Food safety for your Memorial Day cookouts
Food safety for your Memorial Day cookouts 02:56

PITTSBURGH (KDKA) - It's Memorial Day weekend and that means chances are you're firing up the grill but you don't want any of your party guests leaving your house and getting sick. 

So, let's run down some things you want to keep in mind for the sake of food safety. 

Besides the obvious - make sure everyone handling food washes up and the rest is about temperature, temperature, and temperature. 

Whether it's burgers, dogs, steak, or chicken, it just seems to taste better on a holiday weekend but you'll want to keep food out of the temperature danger zone. 

"If there's bacteria present, it's going to grow fast," explained Penn State Food Safety Expert Mary Alice Gettings. 

That's what makes you sick, so here are the numbers to imprint on your brain: "40 to 140 degrees - that is the temperature where bacteria can grow very rapidly." 

Gettings said that means the cold foods need to stay under 40 degrees and the hot foods over 140. If you're putting food out for a crowd, it's probably going to slip into that danger zone. 

"You have two hours before you have to put them in the refrigerator and then if it's close to the 90-degree temperature you have an hour," she said. 

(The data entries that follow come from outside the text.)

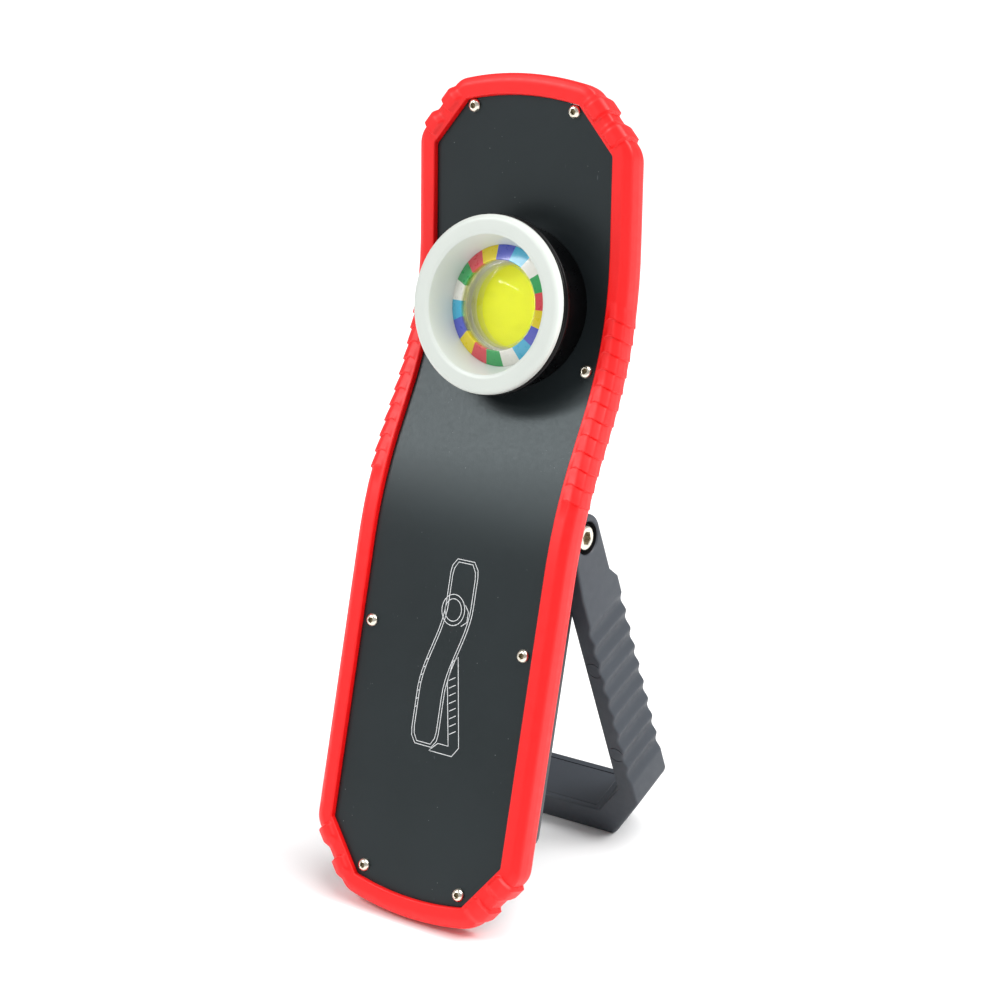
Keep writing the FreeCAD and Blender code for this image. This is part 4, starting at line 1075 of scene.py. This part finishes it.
def bezel():
    """White rim: a soft band, an inner lip and the funnel down to the colour ring."""
    spots = [
        (BEZEL_RADIUS, RIM_BACK, 0.15), (BEZEL_RADIUS, -0.8, 1.5), (23.6, -0.05, 2.2),
        (BOWL_MOUTH + 1.0, -0.05, 1.4), (BOWL_MOUTH, -0.45, 0.5), (BOWL_MOUTH - 0.25, -1.3, 0.4),
        (BOWL_FLOOR + 0.25, -7.7, 1.0), (BOWL_FLOOR, -8.4, 0.2), (BOWL_FLOOR, RING_BACK, 0.0),
        (BOWL_FLOOR + 0.9, RING_BACK, 0.0), (BOWL_MOUTH + 0.6, RIM_BACK, 0.0),
    ]
    return lathe("bezel", spots, HEAD, [WHITE], 144, gap=0.6)


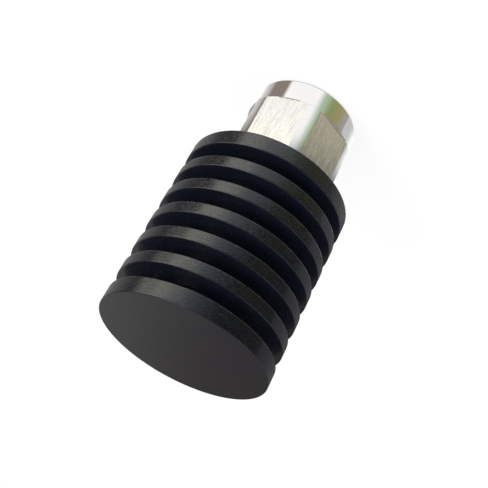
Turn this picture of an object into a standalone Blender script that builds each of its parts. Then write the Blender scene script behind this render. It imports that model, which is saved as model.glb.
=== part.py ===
"""Coaxial terminator: an N-type plug that ends in a resistor inside a round finned heatsink.

The part stands on its head: the coupling nut's front face is on the floor at z = 0, and the
heatsink's closed end disc is on top. The axis of everything turned is the Z axis. Lengths are in
metres. Levels run up from the nut's front face, through the connector, to the end disc.
"""

import math

import bmesh
import bpy
from mathutils import Matrix

# Gaps between the pieces
SEAT_GAP = 0.0002
FIT_GAP = 0.0001
THREAD_GAP = 0.0002
NUT_PLAY_ALONG = 0.0003
NUT_PLAY_ACROSS = 0.0001

# Heatsink
HEATSINK_DIAMETER = 0.0300
CORE_WALL = 0.00155
FIN_COUNT = 7
FIN_THICKNESS = 0.00225
END_FIN_THICKNESS = 0.0030
GROOVE_WIDTH = 0.0028
FIN_EDGE_BREAK = 0.00018
THREAD_DEPTH = 0.0005
THREAD_RUNOUT = 0.0016
BORE_END_SPACE = 0.0005

# Coupling nut
NUT_WALL = 0.0014
NUT_COLLAR_STEP = 0.0004
NUT_CORNER_STEP = 0.0005
NUT_CORNER_SLOPE = math.radians(30)
NUT_CORNER_CHAMFER = 0.0004
NUT_COLLAR_LENGTH = 0.0049
NUT_FRONT_CHAMFER = 0.0006
NUT_BACK_CHAMFER = 0.0003
NUT_THREAD_DIAMETER = 0.0153
NUT_THREAD_LEAD_IN = 0.0004
NUT_UNDERCUT_DEPTH = 0.00045
NUT_UNDERCUT_LENGTH = 0.0042
NUT_LIP_LENGTH = 0.0015
NUT_FACES = 6
NUT_REST_TURN = math.radians(-4.06)

# Connector shell
CONTACT_RECESS = 0.0022
CONTACT_REACH = 0.0091
LINE_DIAMETER = 0.0070
CONTACT_WALL = 0.0005
CONTACT_RIM_CHAMFER = 0.0002
CONTACT_SLOT_COUNT = 6
CONTACT_SLOT_WIDTH = 0.0005
CONTACT_SLOT_LENGTH = 0.0065
BEAD_SEAT_WIDTH = 0.0008
BEAD_SEAT_DEPTH = 0.0013
NECK_WALL = 0.0021
FLANGE_DIAMETER = 0.0184
FLANGE_THICKNESS = 0.0014
FLANGE_ACROSS_FLATS = 0.0170
SHANK_DIAMETER = 0.0155
SHANK_LENGTH = 0.0074
SHANK_RELIEF_DEPTH = 0.00075

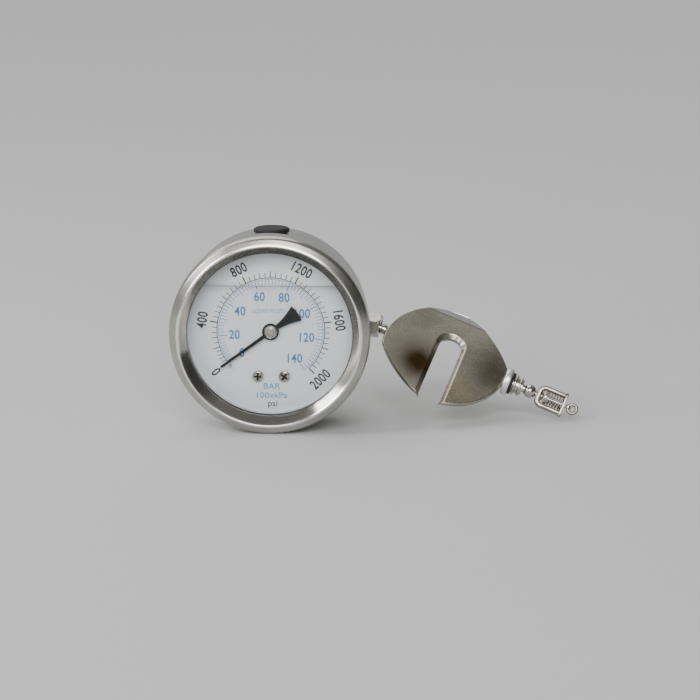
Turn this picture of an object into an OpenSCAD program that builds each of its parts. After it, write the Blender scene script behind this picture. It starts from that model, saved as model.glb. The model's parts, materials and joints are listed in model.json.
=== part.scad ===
// Liquid-filled dial pressure gauge with a centre-back stem and a swivelling tail:
// a slotted holding disc, a sprung plunger yoke and a pull ring, hung on the stem by a collar.
// The gauge axis is Y (dial faces -Y, twelve o'clock is +Z); the origin is the middle of
// the stem's thread. Depths called *_at are measured back from the bezel's front edge.

/* [Gauge] */
// Outer diameter of the bezel ring
bezel_d = 69; // [68:0.5:72]
// Outer diameter of the case drum
case_d = 66.4; // [66:0.1:66.6]
// Depth from the bezel's front edge to the back of the case
case_depth = 32; // [31.6:0.1:32.4]
// Wall of the drawn case
case_wall = 0.9; // [0.7:0.1:1.2]
// Diameter of the opening in the bezel
opening_d = 56.6; // [54:0.2:57]
// Depth of the dial's face behind the bezel's front edge
dial_at = 10.5; // [10.3:0.1:10.7]
// Length of the filling plug above the case
plug_height = 1.8; // [1.6:0.1:4]

/* [Stem] */
// Radius of the round boss behind the case
boss_r = 7; // [6.8:0.1:7.2]
// Outside radius of the pipe thread
thread_r = 6.6; // [6.4:0.1:6.8]
// Length of the pipe thread
thread_len = 13; // [12:0.5:14]

/* [Movement] */
// Teeth of the pinion
pinion_teeth = 12; // [12:1:12]
// Teeth of the full circle that the sector is cut from
sector_teeth = 96; // [96:1:96]
// Tooth module
gear_module = 0.2; // [0.2:0.01:0.2]
// Distance from the sector's pivot to its link pin
tail_r = 5; // [5:0.1:5]
// Mean radius of the Bourdon tube
tube_r = 21; // [20.5:0.1:21.5]

/* [Pointer] */
// Length from the axis to the tip
pointer_len = 21.7; // [20:0.1:22]
// Length from the axis to the tail's end
pointer_tail = 11.5; // [9:0.1:12]
// Direction of the tip at zero, counterclockwise from three o'clock
pointer_rest = 216; // [214:0.5:217]

/* [Tail] */
// Distance from the gauge axis to the centre of the swivel ball
arm_len = 35.1; // [34.8:0.1:35.4]
// Angle of the collar's arm below horizontal
arm_drop = 5.7; // [5.5:0.1:5.9]
// Downward pitch of the tail
tail_pitch = 20.8; // [19:0.1:21]
// Turn of the tail towards the front
tail_yaw = 10.6; // [10:0.1:12]
// Roll of the slotted disc about the tail
disc_roll = 31.5; // [25:0.5:38]
// Roll of the yoke about the tail
yoke_roll = 62; // [55:0.5:70]
// Radius of the slotted disc
disc_r = 22.8; // [22.4:0.1:22.8]
// Thickness of the slotted disc
disc_t = 2.6; // [2.4:0.1:2.8]
// Width of the disc's slot
slot_w = 8.2; // [8:0.1:9]

/* [Hidden] */
$fn = 96;

// Small gap between pieces that only touch, and running clearance of the pivots
gap = 0.05;
run = 0.04;
steel = [0.74, 0.74, 0.73];
nickel = [0.72, 0.70, 0.66];
brass = [0.78, 0.66, 0.38];
black = [0.06, 0.06, 0.06];

// Depths behind the bezel's front edge
boss_end_at = case_depth + 11.5;
thread_at = boss_end_at + 1.5;
origin_at = thread_at + thread_len / 2;
window_at = 3.75;
window_t = 2.85;
gasket_at = window_at + window_t;
spacer_at = gasket_at + 1.1;
dial_t = 0.8;
front_plate_at = 13.5;
plate_t = 1;
gear_at = 15.2;
gear_t = 0.8;
back_plate_at = 17.2;
socket_at = back_plate_at + plate_t;
socket_screw_spots = [[-5, -21], [5, -21]];
plug_at = 19;
stop_pin_spot = 18.5 * [cos(220.7), sin(220.7)];
stop_pin_r = 0.42;
collar_at = case_depth + 6.55;
case_floor_at = case_depth - 1.2;
tube_at = 18.7;
tube_w = 6.5;
tip_angle = 6;
link_at = 16.3;
pointer_at = 8.9;

bezel_r = bezel_d / 2;
case_r = case_d / 2;
case_in = case_r - case_wall;
opening_r = opening_d / 2;
pinion_pitch = pinion_teeth * gear_module / 2;
sector_pitch = sector_teeth * gear_module / 2;
// The centre distance is opened a little so that the teeth never bottom
pivot_drop = pinion_pitch + sector_pitch + 0.03;
pinion_r = 0.6;
shaft_r = 0.75;
screw_x = 4.6;
screw_z = -16;
pillar_spots = [[-5.6, -20], [5.6, -20], [-5.6, 4.5], [5.6, 4.5]];
// Link pin on the sector and on the tube's tip, from the pointer axis
link_near = [tail_r * cos(20), -pivot_drop - tail_r * sin(20)];
link_far = [20.5, -5.5];
link_pin_r = 0.45;
// Room that the link's open end leaves round the tip's pin
link_open_r = 0.65;

// Angle of the ball's seat above the hanging tail
seat_rise = 9;

// Distances along the tail from the ball's centre
disc_at = 27.7;
disc_side = -0.8;
slot_end = 4.7;
tongue_end = 51.4;
neck_at = 50.55;
neck_w = 2.3;
ring_r = 3.7;
ring_at = [54.6, 56.5];
ball_at = 60.3;
ball_r = 2.4;
yoke_at = 62.75;
yoke_base = 2;
arm_end_at = 72.7;
yoke_half = 4.1;
yoke_arm_w = 1.6;
yoke_arm_t = 3;
head_at = 65.8;
head_w = 0.8;
head_r = 2.3;
rod_r = 0.6;
spring_r = 2.05;
spring_turns = 7;
bar_w = 0.8;
eye_at = 74.9;
loop_r = 1.6;
loop_wire = 0.6;

// Depth behind the bezel's front edge turned into a position along Y
function lv(depth) = depth - origin_at;

// Rod along +Y on the gauge axis or beside it
module rod_y(depth, len, r, x = 0, z = 0) {
  translate([x, lv(depth), z]) rotate([-90, 0, 0]) cylinder(h = len, r = r);
}

// Ring along +Y
module ring_y(depth, len, r_out, r_in) {
  difference() {
    rod_y(depth, len, r_out);
    rod_y(depth - 1, len + 2, r_in);
  }
}

// Turned piece about the gauge axis, from a profile of [radius, depth] points
module turned_y(profile) {
  translate([0, lv(0), 0]) rotate([-90, 0, 0]) rotate_extrude() polygon(profile);
}

// Flat piece facing the front: a shape of x and z, between depth and depth + t
module flat_y(depth, t) {
  translate([0, lv(depth) + t, 0]) rotate([90, 0, 0]) linear_extrude(t) children();
}

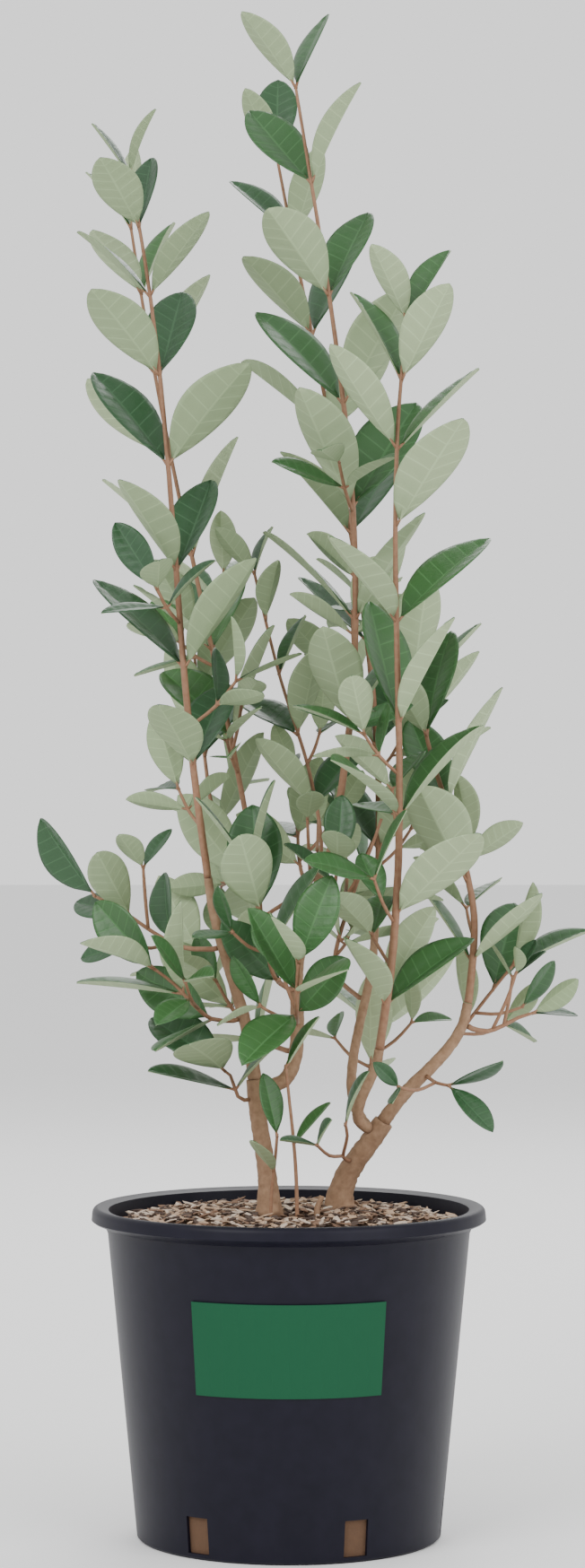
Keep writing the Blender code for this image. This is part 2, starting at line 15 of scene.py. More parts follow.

Gettings explained you can help extend the comfort zone with cold foods by putting them on ice. 

Temperatures are key when cooking so make sure you have a cooking thermometer. 

"The hamburger temperature should be 160 degrees in the middle," she explained. "You should not eat pink hamburgers, pink hamburgers could have E.coli. As for chicken, it's 165 degrees in the thickest part." 

Then for steak, it's 145 degrees, but make sure it rests three minutes after cooking. 

"Cross-contamination is one of the biggest causes of foodborne illnesses," Gettings said. 

So, Gettings said to be careful about your cooking utensils - a spatula only touches the cooked side of the meat and tongs should be replaced when you're cooking chicken because you don't want to contaminate the side of the chicken that has been cooked. 

You also should never put cooked food on a plate that was used for raw food. 

Finally, the key is not to leave anything out over two hours before you get it into the fridge, but that two-hour clock only pauses the bacteria growth. When you get out the leftovers, eat them immediately. 

Gettings also made this point, and not just for this weekend, when you grocery shop, make sure that the meat is the last thing you get before checkout and get it home to the fridge as soon as possible. 

You don't want to drive around with meat warming in the back of your car.